## Exercise goal
Restate, exactly and only, the lines from the first through the line containing "bolt_room_corner_r = 4.0".

begin

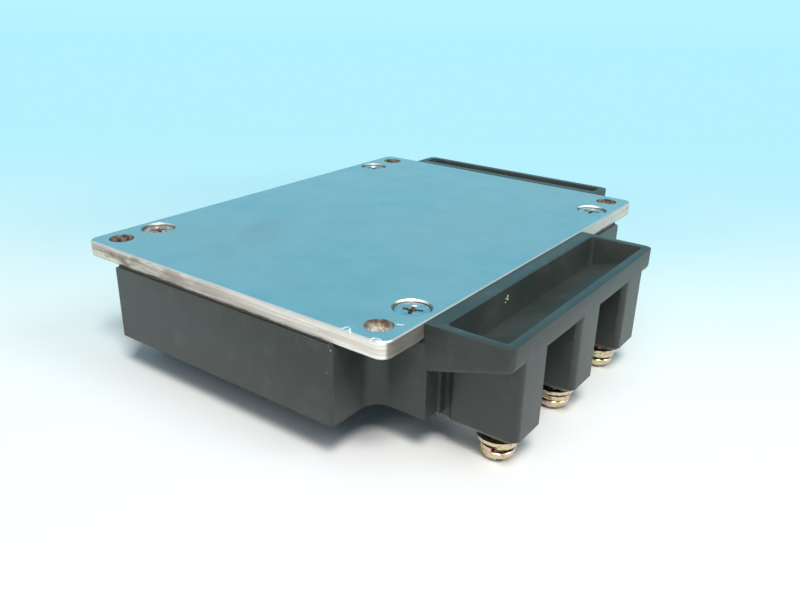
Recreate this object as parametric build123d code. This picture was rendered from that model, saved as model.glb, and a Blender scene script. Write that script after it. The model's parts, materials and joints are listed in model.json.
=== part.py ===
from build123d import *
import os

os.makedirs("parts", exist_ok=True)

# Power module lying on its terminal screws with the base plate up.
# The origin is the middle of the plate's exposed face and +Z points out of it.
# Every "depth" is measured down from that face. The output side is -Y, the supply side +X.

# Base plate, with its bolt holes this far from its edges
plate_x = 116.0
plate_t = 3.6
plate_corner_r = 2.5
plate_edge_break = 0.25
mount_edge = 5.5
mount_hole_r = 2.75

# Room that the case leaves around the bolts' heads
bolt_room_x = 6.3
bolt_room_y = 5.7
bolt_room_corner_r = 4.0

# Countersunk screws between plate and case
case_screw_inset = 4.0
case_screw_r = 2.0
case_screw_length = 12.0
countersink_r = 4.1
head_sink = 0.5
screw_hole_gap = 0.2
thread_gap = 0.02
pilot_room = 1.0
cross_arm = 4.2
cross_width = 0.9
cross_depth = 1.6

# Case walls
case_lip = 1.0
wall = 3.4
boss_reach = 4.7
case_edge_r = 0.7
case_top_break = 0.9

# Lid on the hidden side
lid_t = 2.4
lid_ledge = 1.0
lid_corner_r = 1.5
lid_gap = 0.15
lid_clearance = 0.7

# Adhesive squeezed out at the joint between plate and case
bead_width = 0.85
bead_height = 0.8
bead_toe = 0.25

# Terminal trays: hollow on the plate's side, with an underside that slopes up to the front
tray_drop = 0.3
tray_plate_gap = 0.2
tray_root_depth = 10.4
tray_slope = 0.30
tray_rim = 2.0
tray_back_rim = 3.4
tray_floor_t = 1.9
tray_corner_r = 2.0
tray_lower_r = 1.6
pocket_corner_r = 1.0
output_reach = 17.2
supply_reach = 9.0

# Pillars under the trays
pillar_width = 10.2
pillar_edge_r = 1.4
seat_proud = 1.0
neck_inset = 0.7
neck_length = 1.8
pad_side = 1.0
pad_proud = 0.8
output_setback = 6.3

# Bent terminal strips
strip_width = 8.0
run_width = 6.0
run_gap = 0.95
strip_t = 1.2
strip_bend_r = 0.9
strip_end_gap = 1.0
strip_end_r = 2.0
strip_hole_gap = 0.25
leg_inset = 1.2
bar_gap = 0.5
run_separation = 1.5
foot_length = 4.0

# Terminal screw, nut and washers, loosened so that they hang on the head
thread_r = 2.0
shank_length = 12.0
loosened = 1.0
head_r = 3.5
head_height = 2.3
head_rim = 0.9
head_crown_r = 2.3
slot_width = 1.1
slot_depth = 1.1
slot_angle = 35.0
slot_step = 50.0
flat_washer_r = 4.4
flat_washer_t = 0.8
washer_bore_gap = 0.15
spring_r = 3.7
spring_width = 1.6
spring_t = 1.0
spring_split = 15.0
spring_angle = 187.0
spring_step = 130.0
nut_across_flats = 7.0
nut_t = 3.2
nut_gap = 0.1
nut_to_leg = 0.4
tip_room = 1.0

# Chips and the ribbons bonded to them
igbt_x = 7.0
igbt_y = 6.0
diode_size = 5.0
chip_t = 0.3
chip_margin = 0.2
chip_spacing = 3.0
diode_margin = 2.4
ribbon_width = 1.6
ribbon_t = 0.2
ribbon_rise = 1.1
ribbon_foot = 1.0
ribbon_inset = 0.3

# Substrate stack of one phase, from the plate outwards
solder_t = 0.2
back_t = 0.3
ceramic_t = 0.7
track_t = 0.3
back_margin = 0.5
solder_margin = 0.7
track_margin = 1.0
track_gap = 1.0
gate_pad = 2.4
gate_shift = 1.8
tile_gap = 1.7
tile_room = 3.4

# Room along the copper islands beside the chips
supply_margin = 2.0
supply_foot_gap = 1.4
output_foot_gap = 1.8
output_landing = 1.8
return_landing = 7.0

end

## Answer for this exercise
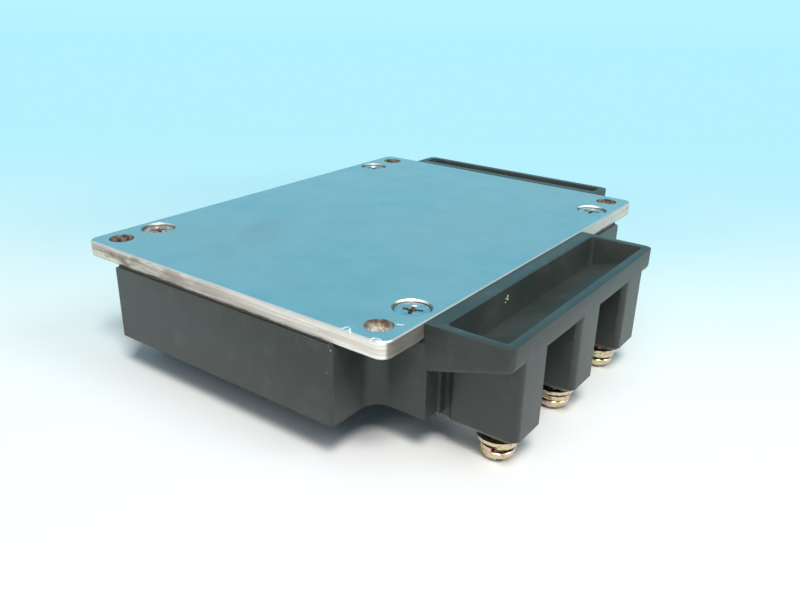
Recreate this object as parametric build123d code. This picture was rendered from that model, saved as model.glb, and a Blender scene script. Write that script after it. The model's parts, materials and joints are listed in model.json.
=== part.py ===
from build123d import *
import os

os.makedirs("parts", exist_ok=True)

# Power module lying on its terminal screws with the base plate up.
# The origin is the middle of the plate's exposed face and +Z points out of it.
# Every "depth" is measured down from that face. The output side is -Y, the supply side +X.

# Base plate, with its bolt holes this far from its edges
plate_x = 116.0
plate_t = 3.6
plate_corner_r = 2.5
plate_edge_break = 0.25
mount_edge = 5.5
mount_hole_r = 2.75

# Room that the case leaves around the bolts' heads
bolt_room_x = 6.3
bolt_room_y = 5.7
bolt_room_corner_r = 4.0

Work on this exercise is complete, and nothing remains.